▸ **Supplied information**
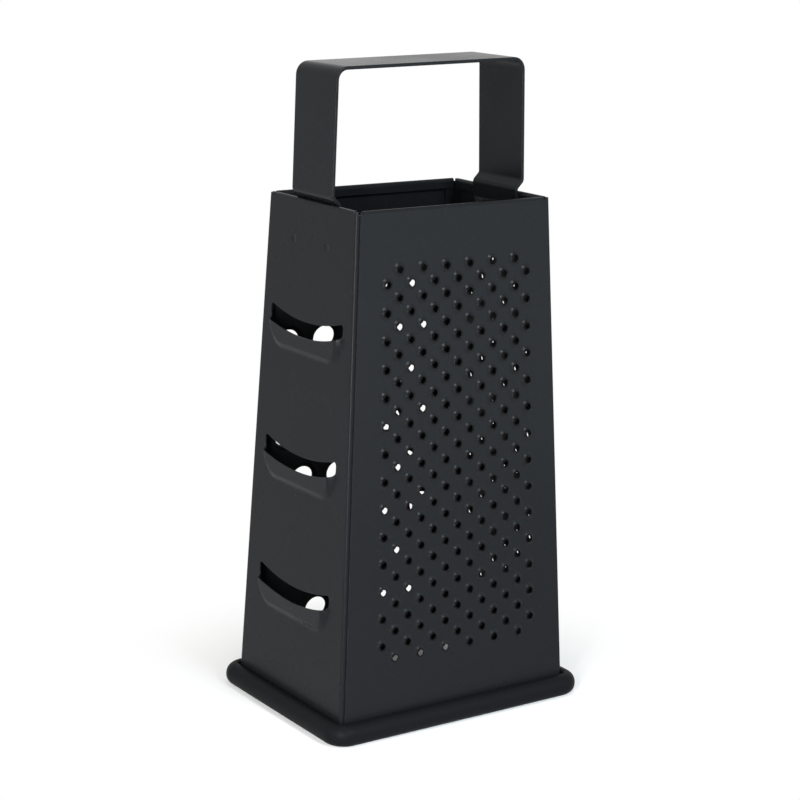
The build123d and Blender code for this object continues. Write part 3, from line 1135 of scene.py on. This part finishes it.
back = Vector((math.sin(camera_azimuth) * math.cos(camera_elevation),
               -math.cos(camera_azimuth) * math.cos(camera_elevation), math.sin(camera_elevation)))
right = (-back).cross(Vector((0, 0, 1))).normalized()
up = right.cross(-back)
rolled_right = right * math.cos(camera_roll) + up * math.sin(camera_roll)
rolled_up = up * math.cos(camera_roll) - right * math.sin(camera_roll)
camera_data = bpy.data.cameras.new("camera")
camera_data.lens = camera_lens
camera_data.sensor_width = camera_sensor
camera = bpy.data.objects.new("camera", camera_data)
scene.collection.objects.link(camera)
turn = Matrix((rolled_right, rolled_up, back)).transposed().to_4x4()
turn.translation = camera_target + back * camera_distance
camera.matrix_world = turn
scene.camera = camera
print("the camera stands at", tuple(round(value, 3) for value in camera.matrix_world.translation))

# %% [markdown]
# ## Lamps
#
# A dark satin object shows its lamps more than its own colour. A broad fill at the front right gives the
# front wall its even tone, a strip at the front left draws the light line down the corner bend, and small
# lamps higher up put a soft highlight on the upper left flank of every crater.

# %% Lamps
lamp_aim = Vector((0, 0, 120 * mm))
far, near = 1.3, 0.5
cool, cooler = (0.84, 0.95, 1.0), (0.7, 0.9, 1.0)
warm, warmer = (1.0, 0.96, 0.93), (1.0, 0.95, 0.88)


def soft_lamp(name, azimuth, elevation, distance, width, height, power, colour=(1, 1, 1)):
    """Area lamp at an azimuth, elevation and distance round the grater, turned towards it."""
    across, upward = math.radians(azimuth), math.radians(elevation)
    reach = math.cos(upward)
    away = Vector((math.sin(across) * reach, -math.cos(across) * reach, math.sin(upward)))
    data = bpy.data.lights.new(name, "AREA")
    data.shape = "RECTANGLE"
    data.size, data.size_y = width, height
    data.energy = power
    data.color = colour
    lamp = bpy.data.objects.new(name, data)
    scene.collection.objects.link(lamp)
    lamp.location = lamp_aim + away * distance
    lamp.rotation_euler = away.to_track_quat("Z", "Y").to_euler()
    return lamp


soft_lamp("main_lamp", azimuth=-62, elevation=36, distance=far, width=0.25, height=0.25, power=3.0)
soft_lamp("front_lamp", azimuth=5, elevation=33, distance=far, width=0.3, height=0.3, power=13.0, colour=cool)
soft_lamp("right_fill", azimuth=37, elevation=2, distance=near, width=0.45, height=0.3, power=0.55,
          colour=cooler)
soft_lamp("side_lamp", azimuth=-104, elevation=33, distance=far, width=0.2, height=0.2, power=1.6,
          colour=warm)
soft_lamp("edge_strip", azimuth=-46, elevation=3, distance=near, width=0.05, height=0.3, power=3.0)
soft_lamp("top_lamp", azimuth=0, elevation=85, distance=far, width=0.4, height=0.4, power=4.0, colour=warmer)

# %% Colour view
scene.view_settings.view_transform = "Standard"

▸ **Exercise brief**
Restate the whole listing exactly.

▸ **Expected answer**
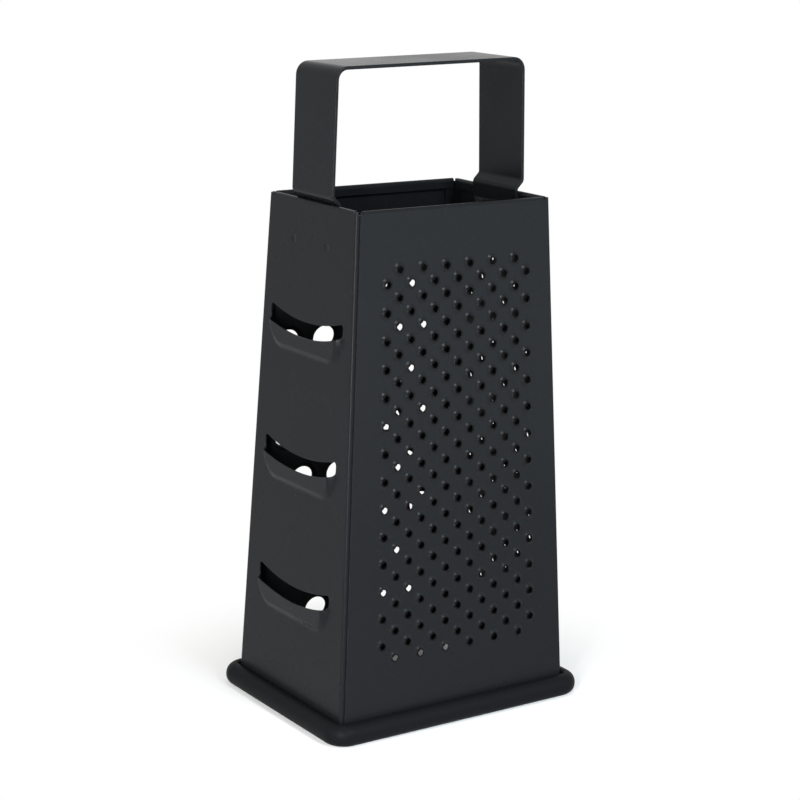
The build123d and Blender code for this object continues. Write part 3, from line 1135 of scene.py on. This part finishes it.
back = Vector((math.sin(camera_azimuth) * math.cos(camera_elevation),
               -math.cos(camera_azimuth) * math.cos(camera_elevation), math.sin(camera_elevation)))
right = (-back).cross(Vector((0, 0, 1))).normalized()
up = right.cross(-back)
rolled_right = right * math.cos(camera_roll) + up * math.sin(camera_roll)
rolled_up = up * math.cos(camera_roll) - right * math.sin(camera_roll)
camera_data = bpy.data.cameras.new("camera")
camera_data.lens = camera_lens
camera_data.sensor_width = camera_sensor
camera = bpy.data.objects.new("camera", camera_data)
scene.collection.objects.link(camera)
turn = Matrix((rolled_right, rolled_up, back)).transposed().to_4x4()
turn.translation = camera_target + back * camera_distance
camera.matrix_world = turn
scene.camera = camera
print("the camera stands at", tuple(round(value, 3) for value in camera.matrix_world.translation))

# %% [markdown]
# ## Lamps
#
# A dark satin object shows its lamps more than its own colour. A broad fill at the front right gives the
# front wall its even tone, a strip at the front left draws the light line down the corner bend, and small
# lamps higher up put a soft highlight on the upper left flank of every crater.

# %% Lamps
lamp_aim = Vector((0, 0, 120 * mm))
far, near = 1.3, 0.5
cool, cooler = (0.84, 0.95, 1.0), (0.7, 0.9, 1.0)
warm, warmer = (1.0, 0.96, 0.93), (1.0, 0.95, 0.88)


def soft_lamp(name, azimuth, elevation, distance, width, height, power, colour=(1, 1, 1)):
    """Area lamp at an azimuth, elevation and distance round the grater, turned towards it."""
    across, upward = math.radians(azimuth), math.radians(elevation)
    reach = math.cos(upward)
    away = Vector((math.sin(across) * reach, -math.cos(across) * reach, math.sin(upward)))
    data = bpy.data.lights.new(name, "AREA")
    data.shape = "RECTANGLE"
    data.size, data.size_y = width, height
    data.energy = power
    data.color = colour
    lamp = bpy.data.objects.new(name, data)
    scene.collection.objects.link(lamp)
    lamp.location = lamp_aim + away * distance
    lamp.rotation_euler = away.to_track_quat("Z", "Y").to_euler()
    return lamp


soft_lamp("main_lamp", azimuth=-62, elevation=36, distance=far, width=0.25, height=0.25, power=3.0)
soft_lamp("front_lamp", azimuth=5, elevation=33, distance=far, width=0.3, height=0.3, power=13.0, colour=cool)
soft_lamp("right_fill", azimuth=37, elevation=2, distance=near, width=0.45, height=0.3, power=0.55,
          colour=cooler)
soft_lamp("side_lamp", azimuth=-104, elevation=33, distance=far, width=0.2, height=0.2, power=1.6,
          colour=warm)
soft_lamp("edge_strip", azimuth=-46, elevation=3, distance=near, width=0.05, height=0.3, power=3.0)
soft_lamp("top_lamp", azimuth=0, elevation=85, distance=far, width=0.4, height=0.4, power=4.0, colour=warmer)

# %% Colour view
scene.view_settings.view_transform = "Standard"